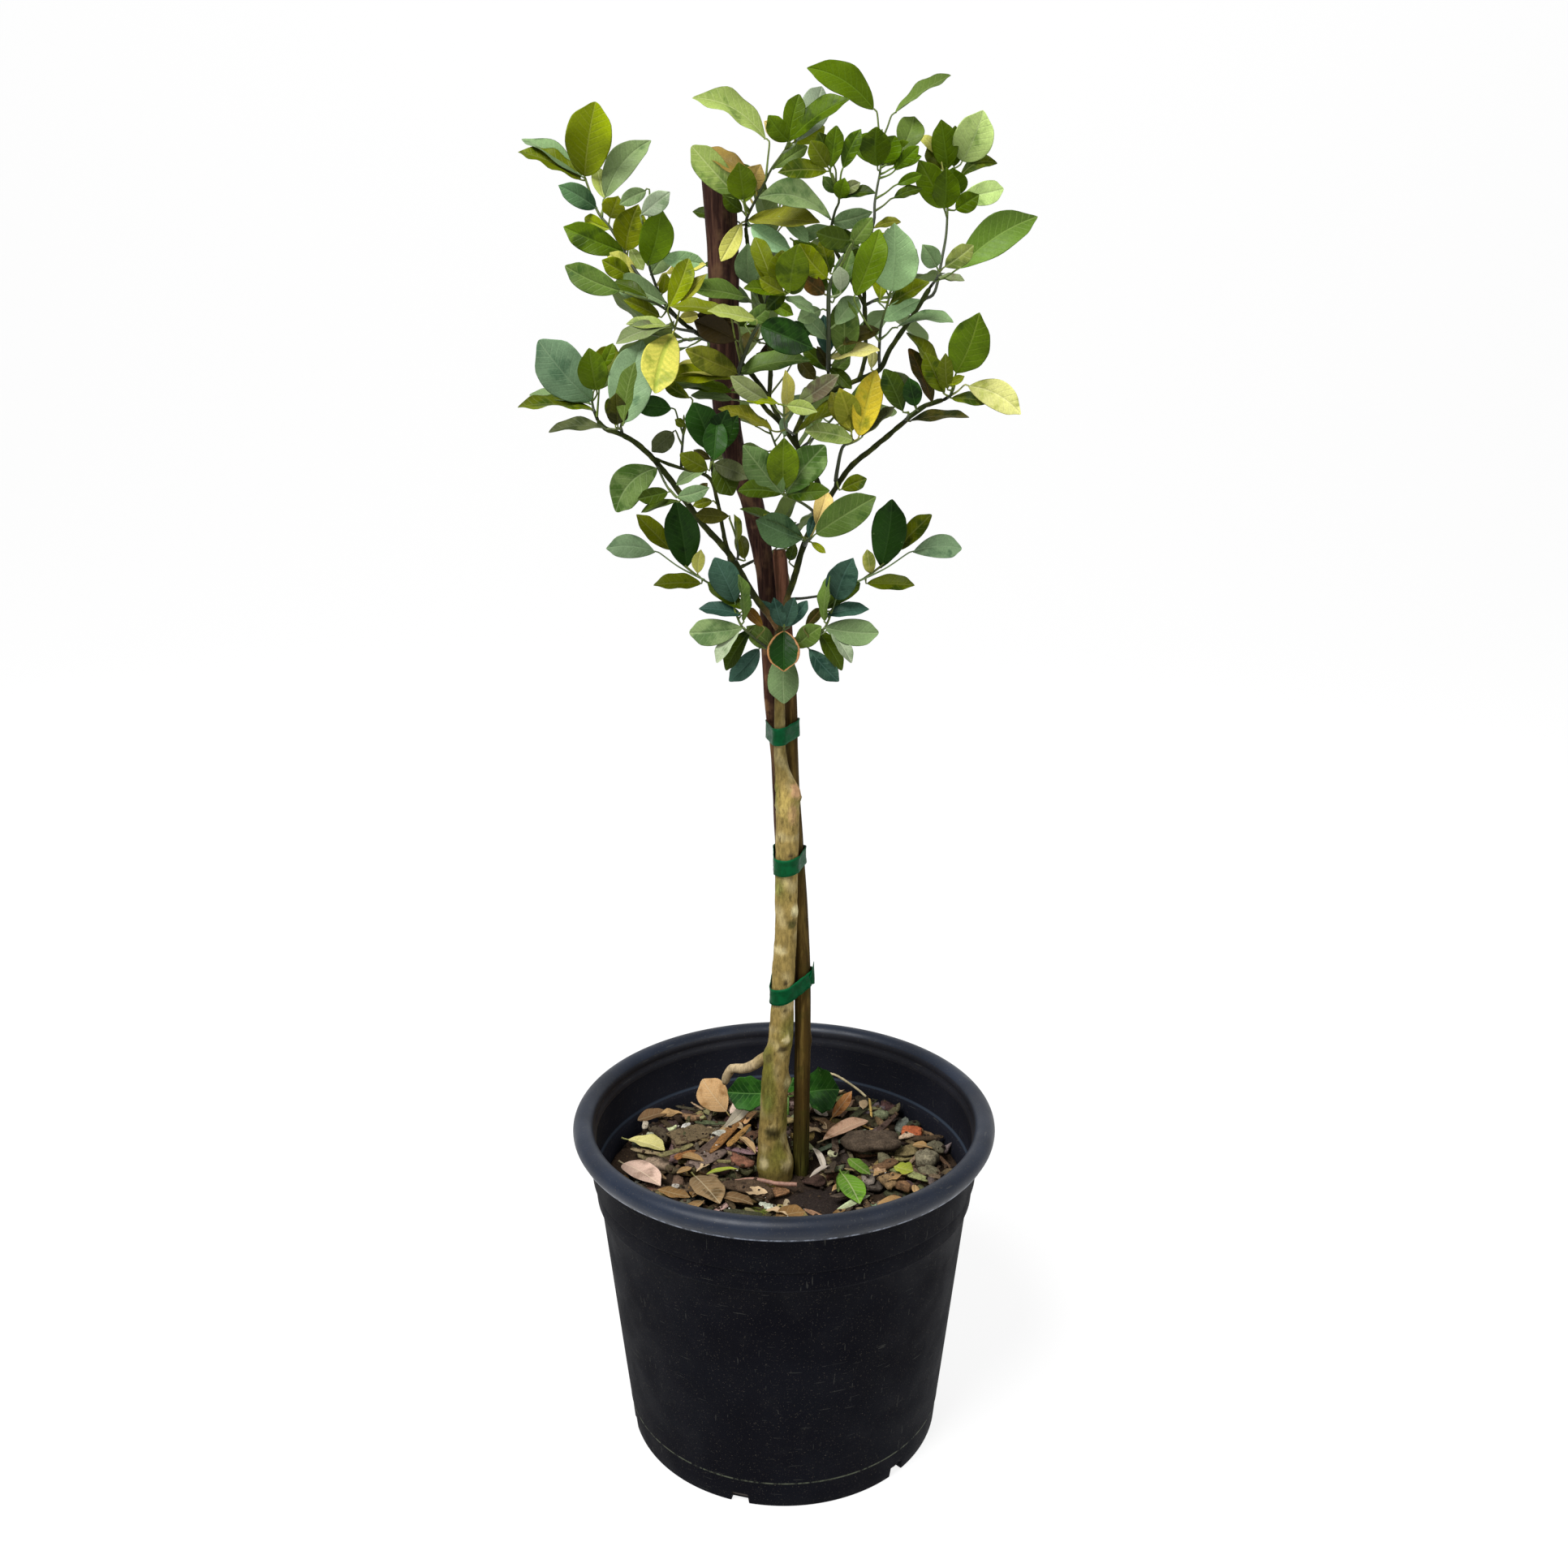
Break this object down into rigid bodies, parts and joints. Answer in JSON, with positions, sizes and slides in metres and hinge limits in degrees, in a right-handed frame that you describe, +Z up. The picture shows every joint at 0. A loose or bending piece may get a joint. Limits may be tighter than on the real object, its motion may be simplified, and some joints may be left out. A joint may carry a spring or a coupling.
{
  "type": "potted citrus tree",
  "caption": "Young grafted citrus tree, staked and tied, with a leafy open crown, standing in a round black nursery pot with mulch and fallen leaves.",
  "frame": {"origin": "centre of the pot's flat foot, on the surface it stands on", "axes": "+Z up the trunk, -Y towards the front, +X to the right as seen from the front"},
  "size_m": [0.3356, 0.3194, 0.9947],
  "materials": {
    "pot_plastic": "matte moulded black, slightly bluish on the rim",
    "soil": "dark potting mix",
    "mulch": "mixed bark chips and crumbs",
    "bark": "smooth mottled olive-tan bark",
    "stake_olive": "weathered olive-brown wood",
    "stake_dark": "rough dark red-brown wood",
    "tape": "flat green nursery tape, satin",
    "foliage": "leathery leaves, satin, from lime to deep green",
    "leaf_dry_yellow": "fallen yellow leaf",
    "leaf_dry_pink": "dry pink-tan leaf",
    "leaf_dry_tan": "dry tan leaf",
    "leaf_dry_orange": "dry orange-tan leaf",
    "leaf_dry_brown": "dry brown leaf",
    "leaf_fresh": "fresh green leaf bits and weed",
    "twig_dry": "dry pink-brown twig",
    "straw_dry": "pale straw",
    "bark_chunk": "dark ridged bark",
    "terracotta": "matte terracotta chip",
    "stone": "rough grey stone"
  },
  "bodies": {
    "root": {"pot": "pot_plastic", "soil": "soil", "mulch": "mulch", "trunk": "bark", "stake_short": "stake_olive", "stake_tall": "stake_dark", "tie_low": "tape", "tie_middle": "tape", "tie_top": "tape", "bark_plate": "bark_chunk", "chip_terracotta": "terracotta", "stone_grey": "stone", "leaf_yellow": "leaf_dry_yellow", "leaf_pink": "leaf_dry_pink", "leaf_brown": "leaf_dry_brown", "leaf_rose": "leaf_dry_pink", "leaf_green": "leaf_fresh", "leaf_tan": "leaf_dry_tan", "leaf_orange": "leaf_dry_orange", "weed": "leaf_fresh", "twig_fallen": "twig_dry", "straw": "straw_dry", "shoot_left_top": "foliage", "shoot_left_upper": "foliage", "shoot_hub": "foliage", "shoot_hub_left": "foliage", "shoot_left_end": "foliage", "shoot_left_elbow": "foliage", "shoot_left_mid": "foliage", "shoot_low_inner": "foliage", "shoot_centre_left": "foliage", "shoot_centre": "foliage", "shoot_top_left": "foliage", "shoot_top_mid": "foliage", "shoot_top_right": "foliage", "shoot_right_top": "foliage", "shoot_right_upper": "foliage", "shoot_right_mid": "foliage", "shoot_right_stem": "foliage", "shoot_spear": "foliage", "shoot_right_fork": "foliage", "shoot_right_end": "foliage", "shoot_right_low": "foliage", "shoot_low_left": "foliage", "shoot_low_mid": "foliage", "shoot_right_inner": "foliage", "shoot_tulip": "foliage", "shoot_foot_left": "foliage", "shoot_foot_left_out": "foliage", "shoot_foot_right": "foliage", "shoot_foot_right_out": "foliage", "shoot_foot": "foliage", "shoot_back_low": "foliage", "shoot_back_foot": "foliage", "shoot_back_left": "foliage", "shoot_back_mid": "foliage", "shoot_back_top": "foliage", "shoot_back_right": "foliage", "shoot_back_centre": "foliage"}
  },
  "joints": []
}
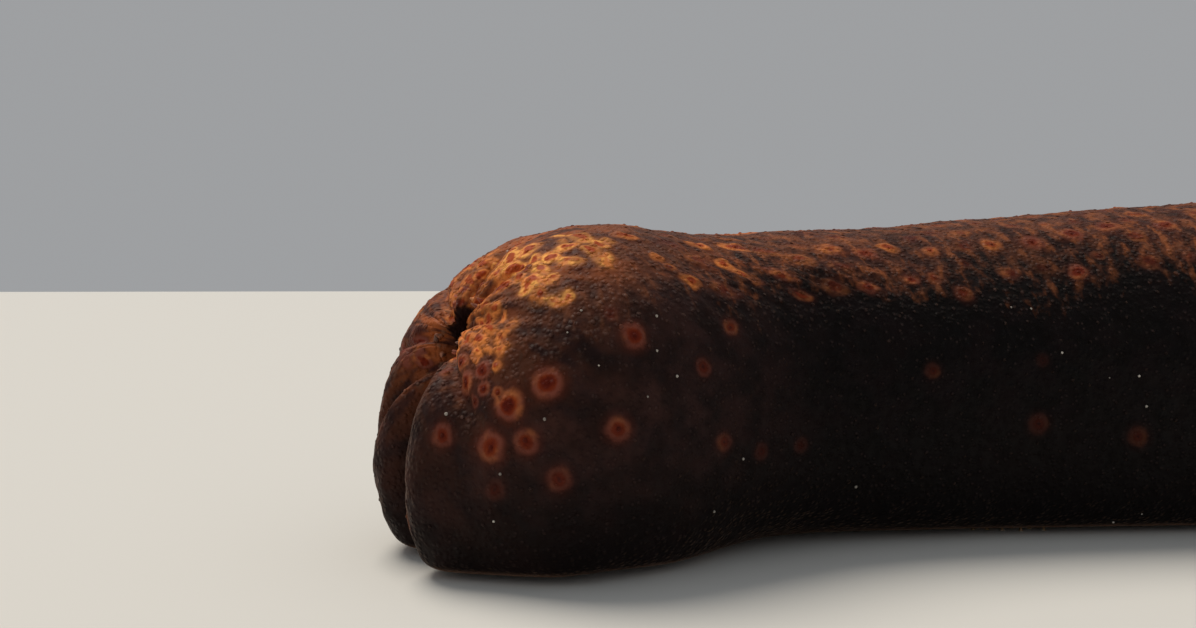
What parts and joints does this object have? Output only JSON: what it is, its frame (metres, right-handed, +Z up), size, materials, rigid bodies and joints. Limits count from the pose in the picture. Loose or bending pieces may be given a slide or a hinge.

= To be done =
Every line above should be written out again exactly as it stands.

= Reply to the exercise =
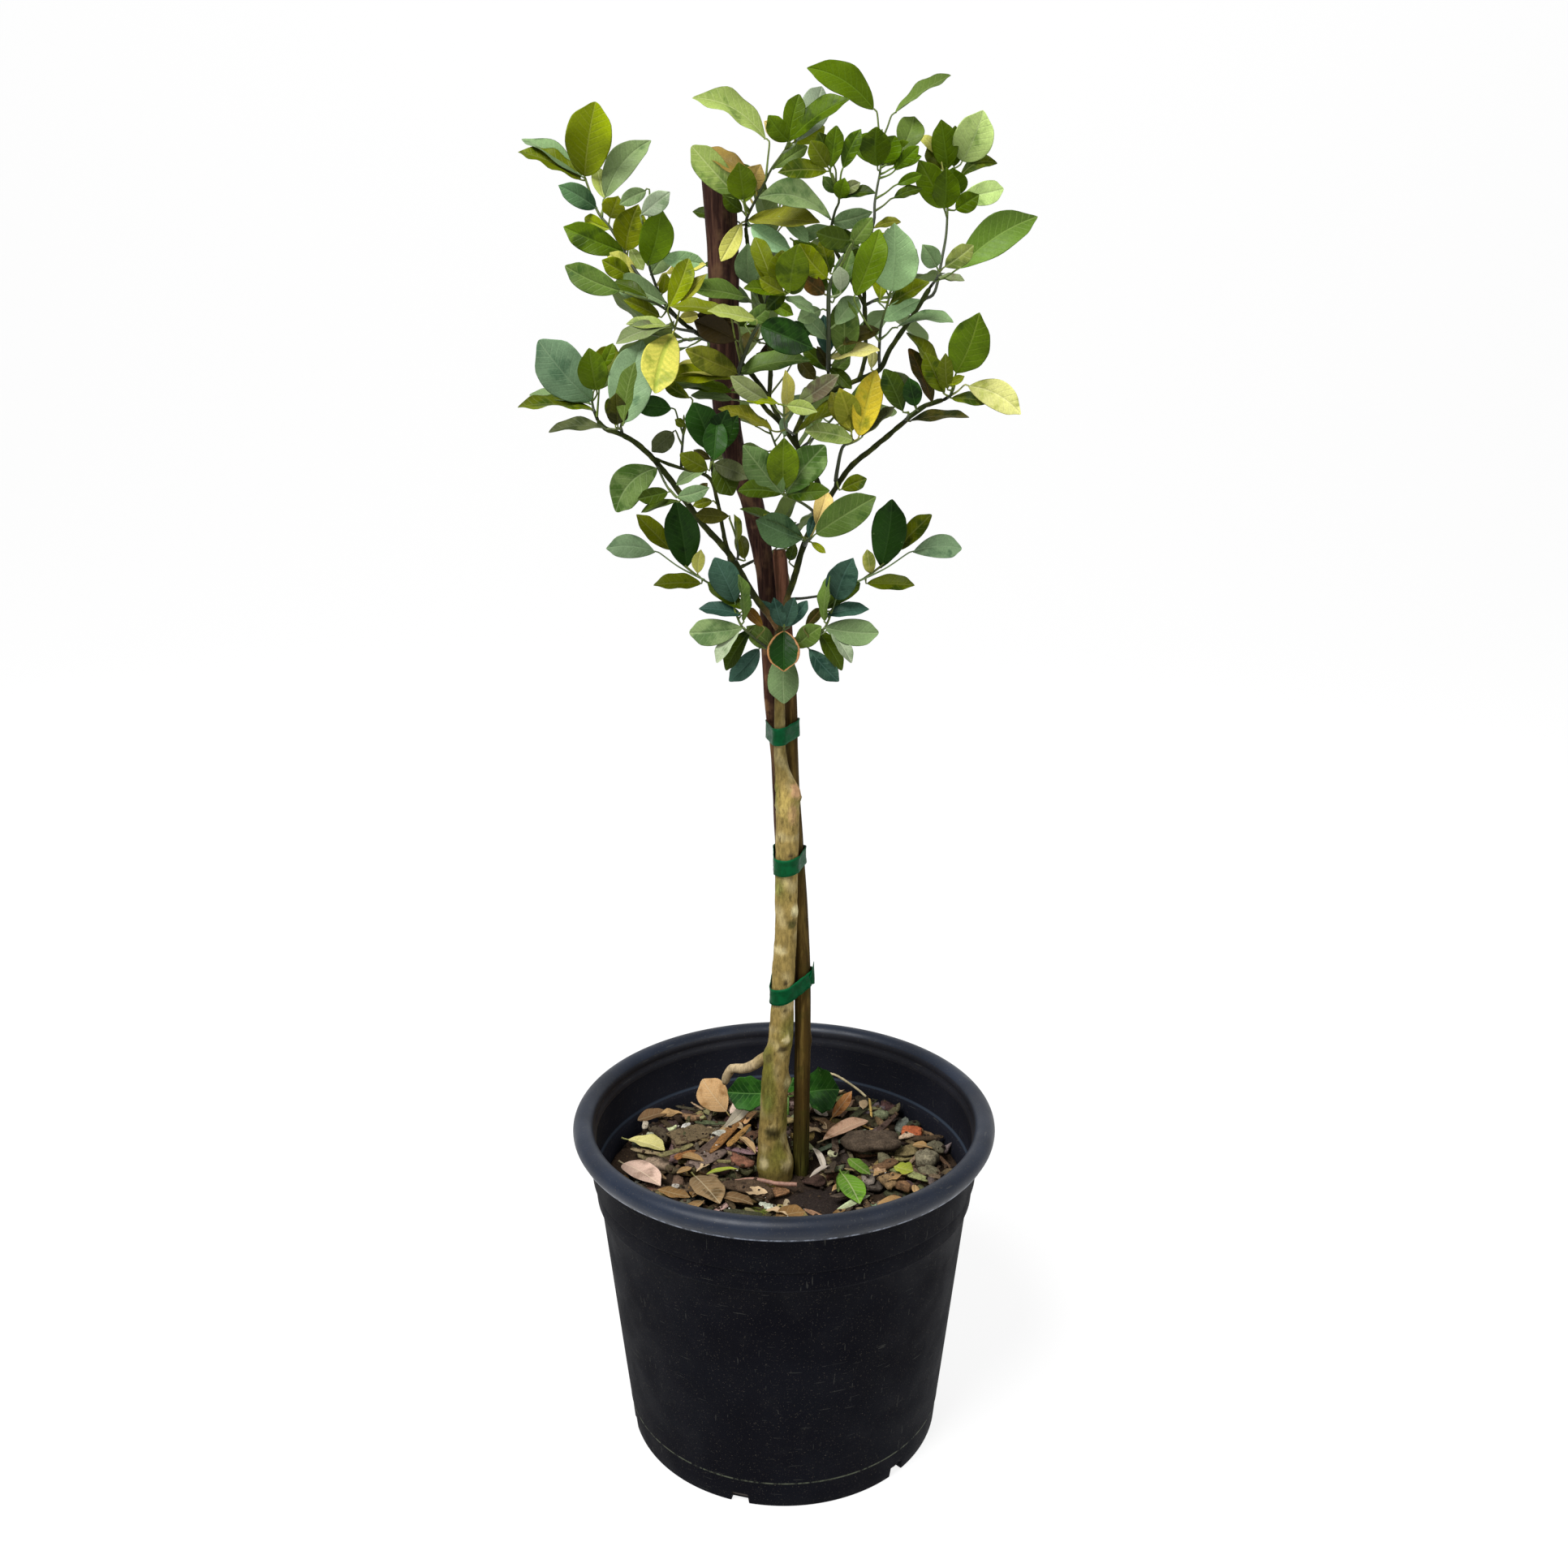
Break this object down into rigid bodies, parts and joints. Answer in JSON, with positions, sizes and slides in metres and hinge limits in degrees, in a right-handed frame that you describe, +Z up. The picture shows every joint at 0. A loose or bending piece may get a joint. Limits may be tighter than on the real object, its motion may be simplified, and some joints may be left out. A joint may carry a spring or a coupling.
{
  "type": "potted citrus tree",
  "caption": "Young grafted citrus tree, staked and tied, with a leafy open crown, standing in a round black nursery pot with mulch and fallen leaves.",
  "frame": {"origin": "centre of the pot's flat foot, on the surface it stands on", "axes": "+Z up the trunk, -Y towards the front, +X to the right as seen from the front"},
  "size_m": [0.3356, 0.3194, 0.9947],
  "materials": {
    "pot_plastic": "matte moulded black, slightly bluish on the rim",
    "soil": "dark potting mix",
    "mulch": "mixed bark chips and crumbs",
    "bark": "smooth mottled olive-tan bark",
    "stake_olive": "weathered olive-brown wood",
    "stake_dark": "rough dark red-brown wood",
    "tape": "flat green nursery tape, satin",
    "foliage": "leathery leaves, satin, from lime to deep green",
    "leaf_dry_yellow": "fallen yellow leaf",
    "leaf_dry_pink": "dry pink-tan leaf",
    "leaf_dry_tan": "dry tan leaf",
    "leaf_dry_orange": "dry orange-tan leaf",
    "leaf_dry_brown": "dry brown leaf",
    "leaf_fresh": "fresh green leaf bits and weed",
    "twig_dry": "dry pink-brown twig",
    "straw_dry": "pale straw",
    "bark_chunk": "dark ridged bark",
    "terracotta": "matte terracotta chip",
    "stone": "rough grey stone"
  },
  "bodies": {
    "root": {"pot": "pot_plastic", "soil": "soil", "mulch": "mulch", "trunk": "bark", "stake_short": "stake_olive", "stake_tall": "stake_dark", "tie_low": "tape", "tie_middle": "tape", "tie_top": "tape", "bark_plate": "bark_chunk", "chip_terracotta": "terracotta", "stone_grey": "stone", "leaf_yellow": "leaf_dry_yellow", "leaf_pink": "leaf_dry_pink", "leaf_brown": "leaf_dry_brown", "leaf_rose": "leaf_dry_pink", "leaf_green": "leaf_fresh", "leaf_tan": "leaf_dry_tan", "leaf_orange": "leaf_dry_orange", "weed": "leaf_fresh", "twig_fallen": "twig_dry", "straw": "straw_dry", "shoot_left_top": "foliage", "shoot_left_upper": "foliage", "shoot_hub": "foliage", "shoot_hub_left": "foliage", "shoot_left_end": "foliage", "shoot_left_elbow": "foliage", "shoot_left_mid": "foliage", "shoot_low_inner": "foliage", "shoot_centre_left": "foliage", "shoot_centre": "foliage", "shoot_top_left": "foliage", "shoot_top_mid": "foliage", "shoot_top_right": "foliage", "shoot_right_top": "foliage", "shoot_right_upper": "foliage", "shoot_right_mid": "foliage", "shoot_right_stem": "foliage", "shoot_spear": "foliage", "shoot_right_fork": "foliage", "shoot_right_end": "foliage", "shoot_right_low": "foliage", "shoot_low_left": "foliage", "shoot_low_mid": "foliage", "shoot_right_inner": "foliage", "shoot_tulip": "foliage", "shoot_foot_left": "foliage", "shoot_foot_left_out": "foliage", "shoot_foot_right": "foliage", "shoot_foot_right_out": "foliage", "shoot_foot": "foliage", "shoot_back_low": "foliage", "shoot_back_foot": "foliage", "shoot_back_left": "foliage", "shoot_back_mid": "foliage", "shoot_back_top": "foliage", "shoot_back_right": "foliage", "shoot_back_centre": "foliage"}
  },
  "joints": []
}
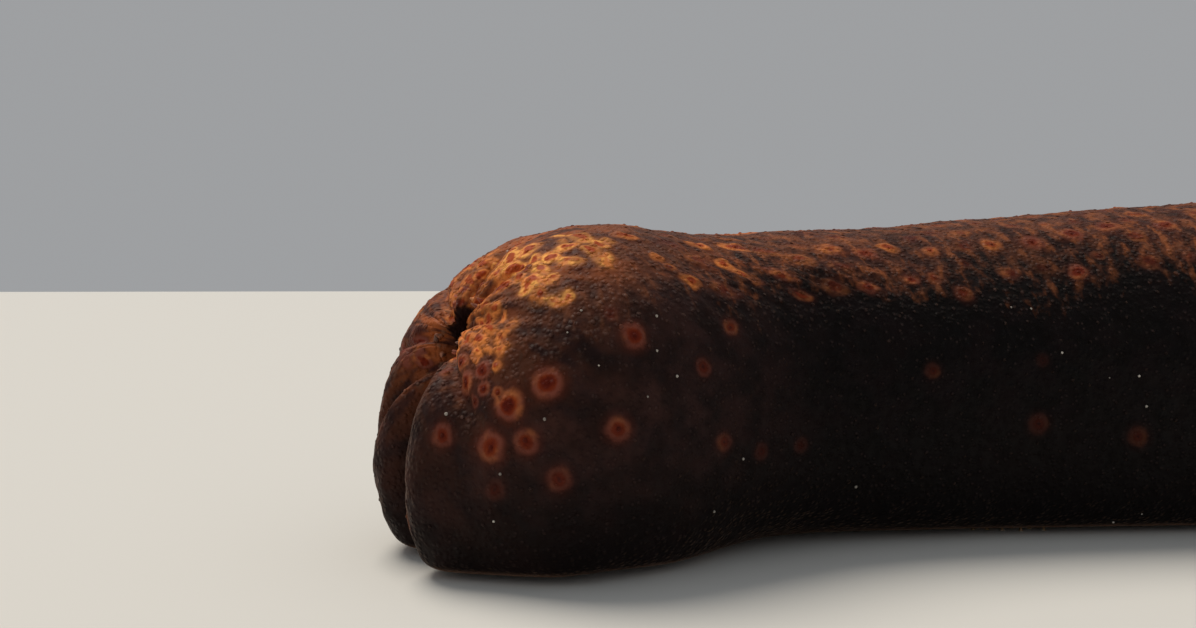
What parts and joints does this object have? Output only JSON: what it is, its frame (metres, right-handed, +Z up), size, materials, rigid bodies and joints. Limits count from the pose in the picture. Loose or bending pieces may be given a slide or a hinge.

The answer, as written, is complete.